I need to say this plainly: last night, watching USA vs. Belgium, I wanted Belgium to win. Not a little. The whole match. Jinguk did too. And based on how the reactions looked afterward, we were far from alone — inside the US and out.
That's not a normal thing to admit about your own country's team in a World Cup knockout game. So let me explain how we got here.
The setup
On July 1st, USMNT forward Folarin Balogun picked up a straight red card in the win over Bosnia and Herzegovina. Under FIFA's rules, that's an automatic one-match ban, no appeal. Normal. It happens every tournament.
Except this time, President Trump reportedly called FIFA president Gianni Infantino directly and asked him to review it. The U.S. government reportedly submitted "additional evidence." And on Sunday — one day before the Belgium match — FIFA suspended Balogun's ban, citing a one-year "probationary period." First time anything like this has happened in more than 60 years of World Cup history.
Trump posted afterward: "Thank you to FIFA for doing what was right, and reversing a great injustice!"
I don't think it was reversing an injustice. I think it was the injustice.
Here's the word for what happened: overturned
Overturned — when a ruling or decision that's already been made gets reversed. That's what happened to Balogun's suspension, one phone call and one day before kickoff.
If I were the U.S. coach, I would have left him out. Not necessarily because the red card itself was fair — plenty of people think it was harsh — but because once FIFA changes the rules for exactly one country, exactly one player, exactly one day before a knockout match, playing him anyway stops being about football. It becomes about whether you think the rules apply to you.
And then the game happened anyway
Belgium won 4-1. Charles De Ketelaere scored twice, Hans Vanaken and Romelu Lukaku added one each. Malik Tillman got the USA's only goal, a free kick in the 31st minute. Belgium advances to face Spain in the quarterfinal. The USMNT's tournament is over.
Here's the word for that: rout. Not a loss — a rout, the kind of scoreline that isn't close at any point.
Even with the rules bent in his favor, Balogun's team lost. Badly.

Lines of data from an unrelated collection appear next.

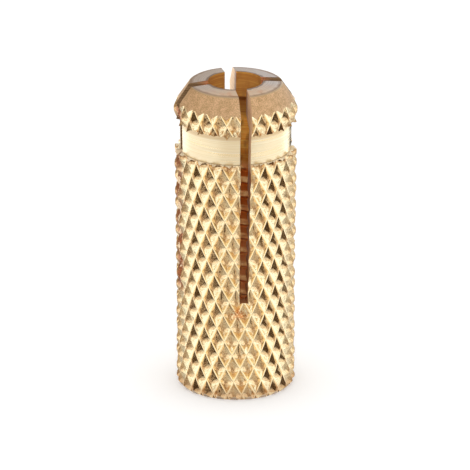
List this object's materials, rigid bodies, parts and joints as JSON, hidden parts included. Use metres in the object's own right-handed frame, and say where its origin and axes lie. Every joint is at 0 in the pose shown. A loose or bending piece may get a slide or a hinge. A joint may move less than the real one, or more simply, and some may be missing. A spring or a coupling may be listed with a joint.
{
  "type": "drop-in anchor",
  "caption": "Brass drop-in anchor: a knurled sleeve with an internal thread, a plain neck and a slotted cone that spreads as a screw is driven in.",
  "frame": {"origin": "centre of the mouth face, where the threaded bore opens and the anchor stands", "axes": "+Z along the bore axis from the mouth to the slotted tip; the slots face +X, -X, +Y and -Y"},
  "size_m": [0.0122, 0.0122, 0.0318],
  "materials": {
    "brass": "turned and knurled, lightly tarnished"
  },
  "bodies": {
    "root": {"sleeve": "brass"}
  },
  "joints": []
}
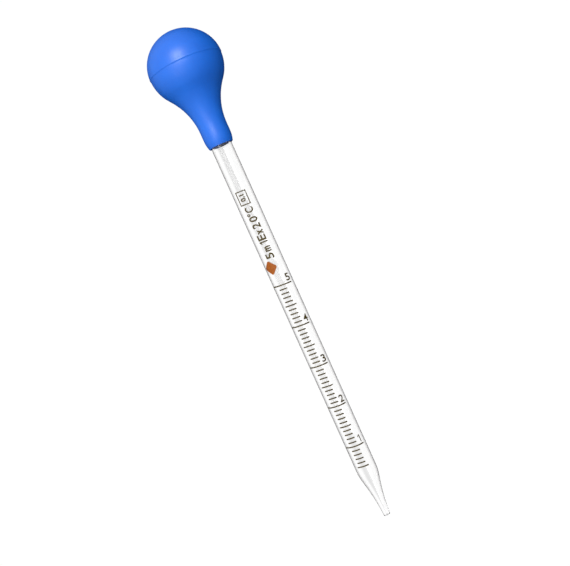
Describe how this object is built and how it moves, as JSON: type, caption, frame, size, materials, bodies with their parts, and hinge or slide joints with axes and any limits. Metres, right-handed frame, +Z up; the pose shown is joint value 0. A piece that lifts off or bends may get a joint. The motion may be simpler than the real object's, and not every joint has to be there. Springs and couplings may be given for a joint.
{
  "type": "graduated dropper pipette",
  "caption": "Straight graduated glass pipette with a drawn tip and a round rubber squeeze bulb that grips its wide end.",
  "frame": {"origin": "centre of the tip's end face, on the tube's axis", "axes": "+Z up along the tube from the tip to the bulb; -Y is the side that the printed scale faces; the bulb's press areas face -X and +X"},
  "size_m": [0.0352, 0.0352, 0.2432],
  "materials": {
    "clear_glass": "clear, fire-polished edges",
    "blue_rubber": "satin, slightly powdery",
    "scale_enamel": "fired brown-black print",
    "amber_enamel": "fired amber print"
  },
  "bodies": {
    "glass": {"glass_tube": "clear_glass"},
    "bulb": {"bulb_body": "blue_rubber"},
    "thumb_side": {"bulb_thumb_side": "blue_rubber"},
    "finger_side": {"bulb_finger_side": "blue_rubber"}
  },
  "joints": [
    {"name": "bulb_pull_off", "type": "slide", "parent": "glass", "child": "bulb", "axis": [0, 0, 1], "range_m": [0, 0.03]},
    {"name": "thumb_squeeze", "type": "slide", "parent": "bulb", "child": "thumb_side", "axis": [1, 0, 0], "range_m": [0, 0.007], "stiffness_N_per_m": 500},
    {"name": "finger_squeeze", "type": "slide", "parent": "bulb", "child": "finger_side", "axis": [-1, 0, 0], "range_m": [0, 0.007], "stiffness_N_per_m": 500}
  ],
  "couplings": [
    {"joint": "finger_squeeze", "follows": "thumb_squeeze", "ratio": 1}
  ]
}
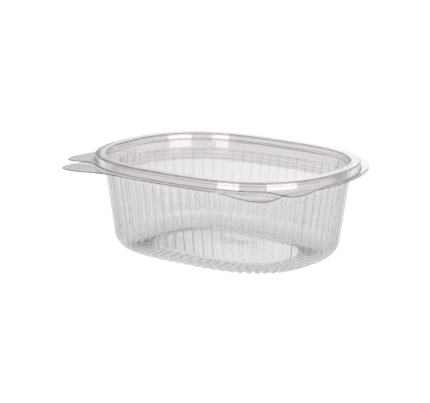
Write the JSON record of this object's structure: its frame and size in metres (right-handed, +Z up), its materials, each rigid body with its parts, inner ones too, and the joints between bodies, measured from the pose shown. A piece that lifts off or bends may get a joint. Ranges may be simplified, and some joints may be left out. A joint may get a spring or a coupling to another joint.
{
  "type": "takeaway meal container",
  "caption": "Clear oval food container with fluted tub walls, a ring of ribbed feet and a recessed lid hinged along the back, with finger tabs at the front corners.",
  "frame": {"origin": "centre of the footprint, on the plane that the flutes' feet stand on", "axes": "+Z up, +X along the long side to the right, -Y towards the front with the finger tabs, +Y towards the hinge"},
  "size_m": [0.1908, 0.1552, 0.0663],
  "materials": {
    "clear_tub": "clear glossy formed plastic sheet",
    "clear_lid": "clear glossy formed plastic sheet"
  },
  "bodies": {
    "tub": {"tub": "clear_tub"},
    "lid": {"lid": "clear_lid"}
  },
  "joints": [
    {"name": "lid_hinge", "type": "hinge", "parent": "tub", "child": "lid", "pos_m": [0, 0.07775, 0.06017], "axis": [-1, 0, 0], "range_deg": [0, 180]}
  ]
}
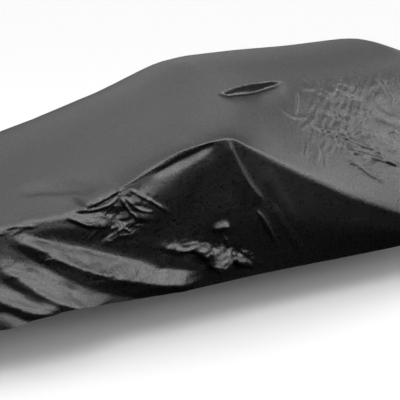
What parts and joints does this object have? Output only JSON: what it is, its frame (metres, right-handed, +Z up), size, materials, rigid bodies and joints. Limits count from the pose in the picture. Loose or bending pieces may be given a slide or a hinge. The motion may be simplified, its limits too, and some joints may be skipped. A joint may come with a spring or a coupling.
{
  "type": "car cover",
  "caption": "One-piece dark grey cloth cover draped over a saloon car, hollow and open below, with a taut tent over the near door mirror and slanting folds at the front wheel.",
  "frame": {"origin": "the point just under the middle of the roof cloth where the car holds the cover up", "axes": "+X along the car towards its rear, +Y towards the far side, +Z up; the near side with the main folds is -Y"},
  "size_m": [4.5501, 1.9825, 1.2],
  "materials": {
    "cover_cloth": "dark grey coated polyester cloth with a soft sheen"
  },
  "bodies": {
    "root": {"cover_cloth": "cover_cloth"}
  },
  "joints": []
}
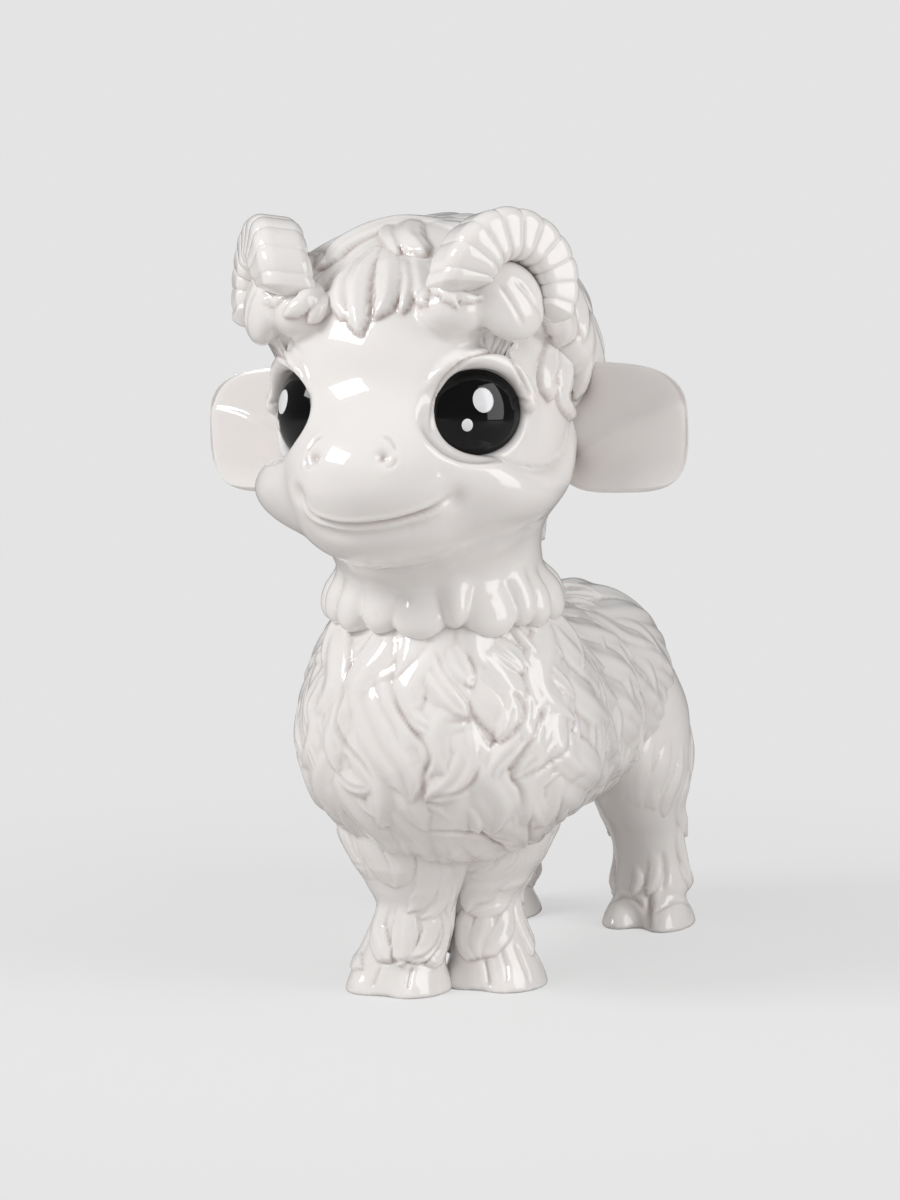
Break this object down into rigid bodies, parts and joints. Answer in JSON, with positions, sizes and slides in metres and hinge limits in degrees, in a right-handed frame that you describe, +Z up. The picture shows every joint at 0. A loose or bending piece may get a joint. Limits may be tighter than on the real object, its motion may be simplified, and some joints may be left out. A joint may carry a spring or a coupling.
{
  "type": "goat figurine",
  "caption": "Standing kid goat ornament in glossy white porcelain, with curled ribbed horns, paddle ears, locked fleece, a scalloped neck ruff and domed black eyes.",
  "frame": {"origin": "middle of the figure's box, on the surface that the hooves stand on", "axes": "+Z up; -Y is the way the goat faces, along its body; +X towards the goat's own left"},
  "size_m": [0.1611, 0.2438, 0.2507],
  "materials": {
    "porcelain": "clear gloss glaze over warm white porcelain",
    "black_glaze": "black gloss glaze",
    "white_enamel": "raised white enamel, gloss"
  },
  "bodies": {
    "root": {"torso": "porcelain", "head": "porcelain", "horn_left": "porcelain", "horn_right": "porcelain", "ear_left": "porcelain", "ear_right": "porcelain", "eye_left": "black_glaze", "eye_right": "black_glaze", "eye_highlight_large_left": "white_enamel", "eye_highlight_large_right": "white_enamel", "eye_highlight_small_left": "white_enamel", "eye_highlight_small_right": "white_enamel", "front_leg_left": "porcelain", "front_leg_right": "porcelain", "hind_leg_left": "porcelain", "hind_leg_right": "porcelain", "tail": "porcelain"}
  },
  "joints": []
}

What the rest of the world said
I went looking for reactions after the final whistle, because I was genuinely curious whether the rest of the world saw this the way I did. It did, overwhelmingly.
UEFA said FIFA "crossed a red line" and called the decision "unprecedented, incomprehensible and unjustifiable." Wayne Rooney called it "an absolute disgrace" and said Infantino "should be ashamed" because "the sportsmanship of the game is in question." Norway's national team coach, Ståle Solbakken, said it plainly: "It's a bad, bad, bad, bad, bad decision that will hurt the World Cup." Belgium's Socialist Party put out a statement: "Shame on you! When money calls the shots, the World Cup loses all credibility."
Even inside the U.S., people were split. Some felt a win would have been permanently stained by how it was earned. Others, including Senator Tom Cotton, defended Trump's call.
This wasn't the first time I'd felt this, this month
South Korea went through something painfully similar at this same World Cup. The team was eliminated in the group stage, which stung on its own, but what came out afterward stung more. It turned out the Korea Football Association reportedly appointed head coach Hong Myung-bo without a proper interview or board approval — police opened an investigation into it. In the decisive match against South Africa, Hong benched captain Son Heung-min for reasons that still haven't been properly explained, and the team went out. Hong resigned less than a day after the elimination was confirmed.
President Lee Jae-myung said it plainly: if a coach is chosen through connections instead of ability, "a crushing defeat is inevitable."
What stays with me is who actually paid for it. Not the federation. Not the person who made the call. Son Heung-min did — benched in the biggest game of his international career, over a decision he had no say in. The players are always the ones who carry it: their form, their reputations, sometimes their whole careers, over choices made above their heads.
So when I watched this play out in the U.S. — a phone call bending a rule the players themselves never asked to be bent — it didn't feel unfamiliar. It felt like watching the same story again, in a different language. I grew up in Korea. I chose to build my life here, in the United States, as my second home. And now I'm watching both places show me the same thing: when someone with power picks up a phone, it's never the powerful who absorb the damage. It's the players. It's the ones with the least ability to say no.
That's the part that actually makes me anxious. Not the loss. The pattern.
Why I couldn't cheer
I've lived in this country for years now. I write about it, I love a lot about it, and most nights I'm rooting for it without thinking twice. Last night I couldn't. Not because I don't want the U.S. to succeed at soccer — I really do, especially with this tournament being partly on home soil. But because the moment a phone call can rewrite a red card, winning stops meaning anything.
The game isn't just about who scores more. It's about getting there the same way everyone else has to. Last night, for ninety minutes, the U.S. team represented a country that didn't think that rule applied to it. And the score reflected the world's answer to that: Belgium 4, USA 1.